I don’t need to go out of my way to look for deviance amongst otaku, it is obvious from their behavior in this thread, they go out of their way to push it in the face of anyone they can get to listen to them. They even think it’s cool. Let me tell you a classic story about otaku…
There was this guy in my Japanese classes, he was totally obsessed with hentai manga. His stated goal was to become a Japanese teacher, which he had little chance of ever achieving because nobody wants to hire caucasian American Japanese language teachers, they want native speakers. He also had slim chances because he was absolutely the WORST japanese speaker I’ve ever heard. Yet he still managed to con his way into the MA program through the back door (despite objections from the Japanese dept) and managed to get placed into the Practicum curriculum. This means he was assigned to a local elementary school as a Japanese teacher, and told to create his own lessons, and deliver them while a professional teacher graded his performance.
Otaku decided to create a lesson plan for his 5th grade class consisting of comics. Hentai comics, really lewd ones too. He xeroxed them onto overhead projector slides and put them up on the wall 5 feet tall in front of the class. This resulted in his immediate removal from the classroom and expulsion from the program, and he only barely managed to avoid getting arrested.

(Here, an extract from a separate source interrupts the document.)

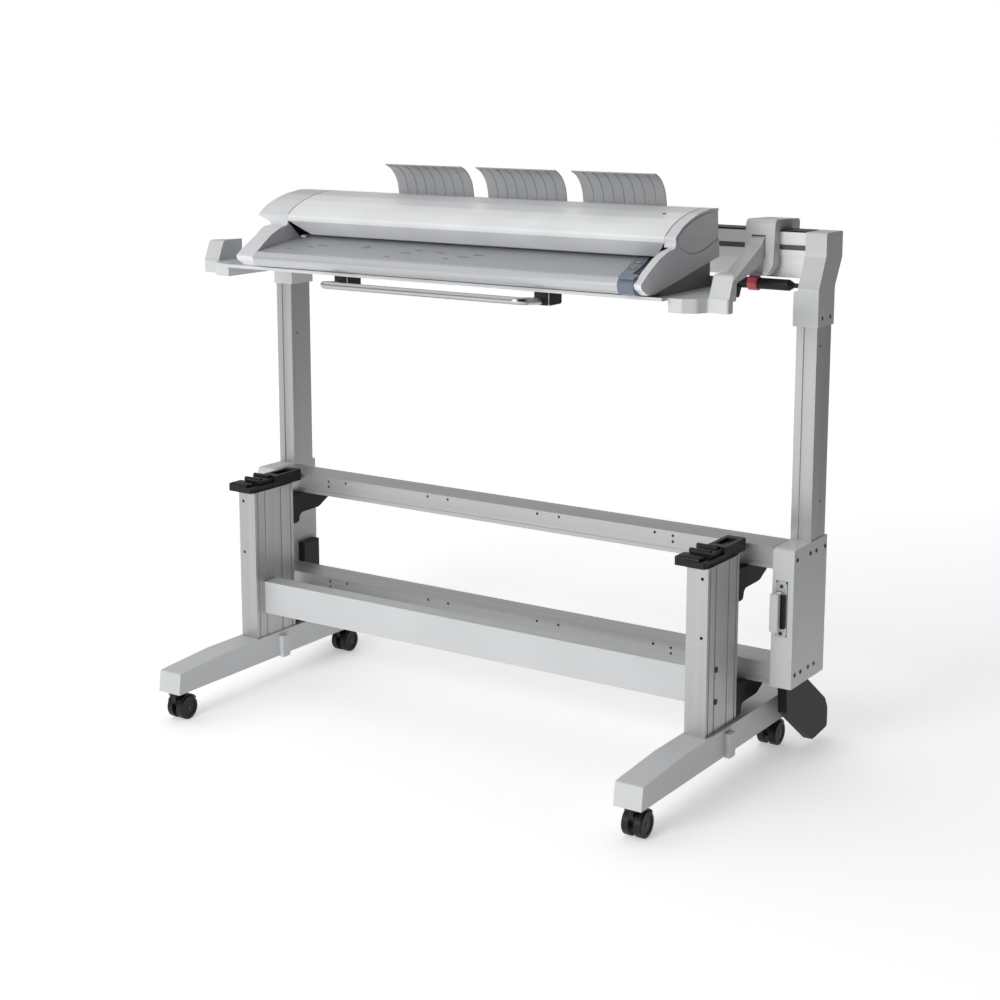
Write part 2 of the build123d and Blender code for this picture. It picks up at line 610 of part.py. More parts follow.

He managed to wheedle his way to a second chance after a couple of years. You’d think he’d have learned his lesson, but oh no, that’s not how otaku work, they think they are normal and everyone else is weird to think THEY are weird. He created a normal lesson, and delivered it to the class without a problem. But THEN, after class he decided to show his hentai to some of the kids. The kids were overheard by teachers discussing this, and otaku once again got expelled from the program, this time permanently. Now he’s working at McDonalds and is president of the local otaku club.

I’m not accusing you of anything this egregiously antisocial, I am merely making the observation that you share one trait in common with this otaku: the belief that your interest in anime/manga is absolutely normal, and absolute denial when someone says it ISN’T.